## WHAT TO PRODUCE
List every line below containing "with".
__________________________________________________
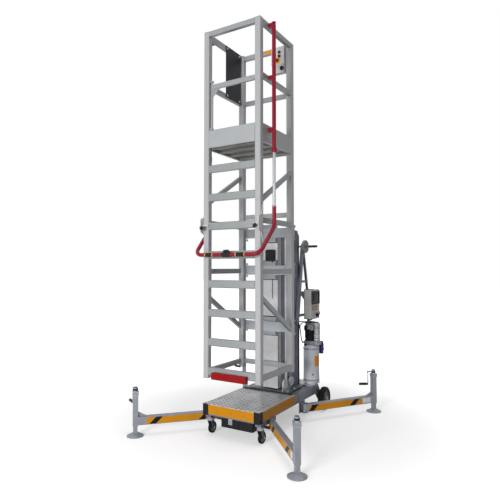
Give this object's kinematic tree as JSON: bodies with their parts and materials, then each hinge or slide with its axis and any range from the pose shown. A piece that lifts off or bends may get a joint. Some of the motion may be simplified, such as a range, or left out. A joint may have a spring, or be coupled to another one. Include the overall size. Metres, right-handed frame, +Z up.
{
  "type": "vertical mast lift",
  "caption": "Vertical mast lift: a tall ladder cage with a work basket on a telescopic mast, on a wheeled chassis with swing-out jacks.",
  "frame": {"origin": "on the floor at the centre of the four jack feet", "axes": "+X to the operator's right, +Y to the back where the mast and power unit stand, +Z up along the mast"},
  "size_m": [1.9612, 2.13, 3.952],
  "materials": {
    "bare_aluminium": "mill finish, faintly brushed",
    "galvanised": "galvanised, satin",
    "grey_extrusion": "anodised grey",
    "red_paint": "gloss red paint",
    "yellow_band": "yellow band",
    "chequer_plate": "raised tread pattern",
    "black_plastic": "matte black",
    "light_grey_box": "light grey plastic",
    "tank_paint": "pale grey paint",
    "rubber": "black rubber",
    "wheel_grey": "grey plastic"
  },
  "bodies": {
    "chassis": {"side_beams": "galvanised", "cross_beams": "galvanised", "deck_plates": "chequer_plate", "corner_guards": "black_plastic", "edge_bands": "yellow_band", "equipment_case": "black_plastic", "chassis_brackets": "galvanised", "fixed_pins": "galvanised", "mast_foot": "galvanised", "foot_sheaves": "wheel_grey", "mast_column": "grey_extrusion", "cable_duct": "black_plastic", "oil_tank": "tank_paint", "pump_unit": "black_plastic", "oil_filter": "tank_paint", "control_cabinet": "light_grey_box", "power_inlet": "tank_paint", "push_frame": "galvanised", "hydraulic_hoses": "rubber", "deck_cable": "rubber"},
    "mast_section_2": {"mast_section_2": "grey_extrusion"},
    "mast_section_3": {"mast_section_3": "grey_extrusion"},
    "cage": {"cage_posts": "bare_aluminium", "rungs": "bare_aluminium", "cage_rails": "bare_aluminium", "cage_braces": "bare_aluminium", "saddles": "bare_aluminium", "splices": "bare_aluminium", "bumper": "red_paint", "basket_floor": "bare_aluminium", "toe_boards": "bare_aluminium", "side_panel": "black_plastic", "sensor_box": "black_plastic", "console": "light_grey_box", "guard_sleeves": "red_paint", "gate_hinges": "bare_aluminium", "front_column": "bare_aluminium"},
    "gate": {"gate": "bare_aluminium"},
    "guard_bar": {"guard_bar": "red_paint", "guard_rods": "galvanised"},
    "castor_fork_left": {"castor_fork_left": "galvanised"},
    "castor_wheel_left": {"castor_wheel_left": "rubber"},
    "rear_wheel_left": {"rear_tyre_left": "rubber", "rear_hub_left": "wheel_grey"},
    "loading_wheel_left": {"loading_wheel_left": "wheel_grey"},
    "castor_fork_right": {"castor_fork_right": "galvanised"},
    "castor_wheel_right": {"castor_wheel_right": "rubber"},
    "rear_wheel_right": {"rear_tyre_right": "rubber", "rear_hub_right": "wheel_grey"},
    "loading_wheel_right": {"loading_wheel_right": "wheel_grey"},
    "outrigger_front_left": {"outrigger_front_left": "galvanised"},
    "jack_leg_front_left": {"jack_leg_front_left": "galvanised"},
    "outrigger_front_right": {"outrigger_front_right": "galvanised"},
    "jack_leg_front_right": {"jack_leg_front_right": "galvanised"},
    "outrigger_rear_left": {"outrigger_rear_left": "galvanised"},
    "jack_leg_rear_left": {"jack_leg_rear_left": "galvanised"},
    "outrigger_rear_right": {"outrigger_rear_right": "galvanised"},
    "jack_leg_rear_right": {"jack_leg_rear_right": "galvanised"}
  },
  "joints": [
    {"name": "mast_section_2_slide", "type": "slide", "parent": "chassis", "child": "mast_section_2", "axis": [0, 0, 1], "range_m": [0, 1.3]},
    {"name": "mast_section_3_slide", "type": "slide", "parent": "mast_section_2", "child": "mast_section_3", "axis": [0, 0, 1], "range_m": [0, 1.3]},
    {"name": "cage_slide", "type": "slide", "parent": "mast_section_3", "child": "cage", "axis": [0, 0, 1], "range_m": [0, 1.3]},
    {"name": "gate_hinge", "type": "hinge", "parent": "cage", "child": "gate", "pos_m": [-0.243, -0.595, 3.2], "axis": [0, 0, 1], "range_deg": [0, 90]},
    {"name": "guard_bar_slide", "type": "slide", "parent": "cage", "child": "guard_bar", "axis": [0, 0, 1], "range_m": [0, 0.48]},
    {"name": "castor_swivel_left", "type": "hinge", "parent": "chassis", "child": "castor_fork_left", "pos_m": [-0.28, -0.555, 0.15], "axis": [0, 0, 1], "continuous": true},
    {"name": "castor_spin_left", "type": "hinge", "parent": "castor_fork_left", "child": "castor_wheel_left", "pos_m": [-0.28, -0.525, 0.058], "axis": [1, 0, 0], "continuous": true},
    {"name": "rear_wheel_spin_left", "type": "hinge", "parent": "chassis", "child": "rear_wheel_left", "pos_m": [-0.36, 0.755, 0.13], "axis": [1, 0, 0], "continuous": true},
    {"name": "loading_wheel_spin_left", "type": "hinge", "parent": "chassis", "child": "loading_wheel_left", "pos_m": [-0.212, 0.578, 1.856], "axis": [1, 0, 0], "continuous": true},
    {"name": "castor_swivel_right", "type": "hinge", "parent": "chassis", "child": "castor_fork_right", "pos_m": [0.28, -0.555, 0.15], "axis": [0, 0, 1], "continuous": true},
    {"name": "castor_spin_right", "type": "hinge", "parent": "castor_fork_right", "child": "castor_wheel_right", "pos_m": [0.28, -0.525, 0.058], "axis": [1, 0, 0], "continuous": true},
    {"name": "rear_wheel_spin_right", "type": "hinge", "parent": "chassis", "child": "rear_wheel_right", "pos_m": [0.36, 0.755, 0.13], "axis": [1, 0, 0], "continuous": true},
    {"name": "loading_wheel_spin_right", "type": "hinge", "parent": "chassis", "child": "loading_wheel_right", "pos_m": [0.212, 0.578, 1.856], "axis": [1, 0, 0], "continuous": true},
    {"name": "outrigger_swing_front_left", "type": "hinge", "parent": "chassis", "child": "outrigger_front_left", "pos_m": [-0.3, -0.375, 0.145], "axis": [0, 0, -1], "range_deg": [0, 110]},
    {"name": "jack_slide_front_left", "type": "slide", "parent": "outrigger_front_left", "child": "jack_leg_front_left", "axis": [0, 0, 1], "range_m": [-0.15, 0.05]},
    {"name": "outrigger_swing_front_right", "type": "hinge", "parent": "chassis", "child": "outrigger_front_right", "pos_m": [0.3, -0.375, 0.145], "axis": [0, 0, 1], "range_deg": [0, 110]},
    {"name": "jack_slide_front_right", "type": "slide", "parent": "outrigger_front_right", "child": "jack_leg_front_right", "axis": [0, 0, 1], "range_m": [-0.15, 0.05]},
    {"name": "outrigger_swing_rear_left", "type": "hinge", "parent": "chassis", "child": "outrigger_rear_left", "pos_m": [-0.352, 0.255, 0.145], "axis": [0, 0, -1], "range_deg": [0, 22]},
    {"name": "jack_slide_rear_left", "type": "slide", "parent": "outrigger_rear_left", "child": "jack_leg_rear_left", "axis": [0, 0, 1], "range_m": [-0.15, 0.05]},
    {"name": "outrigger_swing_rear_right", "type": "hinge", "parent": "chassis", "child": "outrigger_rear_right", "pos_m": [0.352, 0.255, 0.145], "axis": [0, 0, 1], "range_deg": [0, 22]},
    {"name": "jack_slide_rear_right", "type": "slide", "parent": "outrigger_rear_right", "child": "jack_leg_rear_right", "axis": [0, 0, 1], "range_m": [-0.15, 0.05]}
  ],
  "couplings": [
    {"joint": "mast_section_3_slide", "follows": "mast_section_2_slide", "ratio": 1},
    {"joint": "cage_slide", "follows": "mast_section_2_slide", "ratio": 1}
  ]
}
__________________________________________________
## FULL OUTPUT
Give this object's kinematic tree as JSON: bodies with their parts and materials, then each hinge or slide with its axis and any range from the pose shown. A piece that lifts off or bends may get a joint. Some of the motion may be simplified, such as a range, or left out. A joint may have a spring, or be coupled to another one. Include the overall size. Metres, right-handed frame, +Z up.
  "caption": "Vertical mast lift: a tall ladder cage with a work basket on a telescopic mast, on a wheeled chassis with swing-out jacks.",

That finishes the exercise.